Knowing these relationships, you can now use this info to to build queries to get interesting info about jobs.

List all actively-running runbooks across all Runbook Servers

SELECT *
  FROM [Orchestrator].[dbo].[POLICY_PUBLISH_QUEUE] ppq
  LEFT JOIN Orchestrator.dbo.POLICYINSTANCES pin on pin.PolicyID = ppq.PolicyID
  Where AssignedActionServer IS NOT NULL
  and TimeEnded IS NULL

List all running Jobs with activities that started more than 5 mins ago and have not finished

SELECT pin.PolicyID
    , pin.State
    , pin.Status
    , oi.ObjectID
    , oi.ObjectStatus
    , oi.StartTime
    , oi.EndTime
  FROM [Orchestrator].[dbo].[POLICYINSTANCES] pin
  LEFT JOIN Orchestrator.dbo.[OBJECTS] obj on obj.ParentID = pin.PolicyID
  LEFT JOIN Orchestrator.dbo.OBJECTINSTANCES oi on oi.ObjectID = obj.UniqueID
Where TimeEnded IS NULL
And Status IS NULL
and oi.EndTime IS NULL
and OI.StartTime IS NOT NULL
and DATEDIFF(MINUTE,oi.StartTime,getdate()) > 5

This could help you spot jobs that have stalled at at activity and might need manual intervention. Similar to this would be those jobs who have not sent a heartbeat in a while.
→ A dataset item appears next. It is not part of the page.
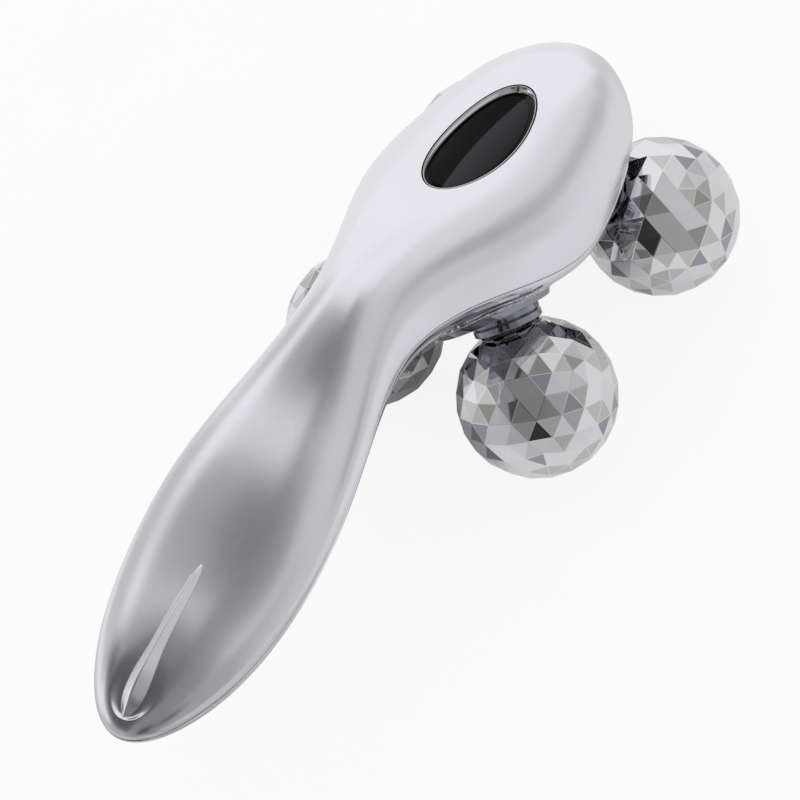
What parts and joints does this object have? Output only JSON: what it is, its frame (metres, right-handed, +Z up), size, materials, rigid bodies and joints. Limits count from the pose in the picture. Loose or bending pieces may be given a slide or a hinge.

List of all currently-running Jobs that have not had their heartbeat update in the last 5 minutes

SELECT *
  FROM [Orchestrator].[dbo].[POLICY_PUBLISH_QUEUE] ppq
  LEFT JOIN Orchestrator.dbo.POLICYINSTANCES pin on pin.PolicyID = ppq.PolicyID
  Where AssignedActionServer IS NOT NULL
  and TimeEnded IS NULL
  and DATEDIFF(MINUTE, Heartbeat, GetDate()) > 5

Maybe you want to get some statistical info about how many jobs you’re running to make sure you’re utilizing your infrastructure appropriately. Here’s a good one:

Find out the highest number of runbooks that were run per hour at any given time in the last 30 days:

SELECT MAX(jobs.MaxInstances) FROM
(SELECT [ActionServer]
      , CONVERT(VARCHAR(19), dateadd(hour,datediff(hour,0,TimeStarted),0), 120) as Hourly
      , COUNT(*) as MaxInstances
  FROM [Opalis].[dbo].[POLICYINSTANCES]
  WHERE (DateDiff(M, TimeStarted,GETDATE()) < 1 )
  GROUP BY ActionServer, CONVERT(VARCHAR(19), dateadd(hour,datediff(hour,0,TimeStarted),0), 120)) as jobs

You can take these queries and build on them to find out even more details about what’s going on in your Orchestrator environment. I’ll provide some more examples involving cleaning up the database in the next article.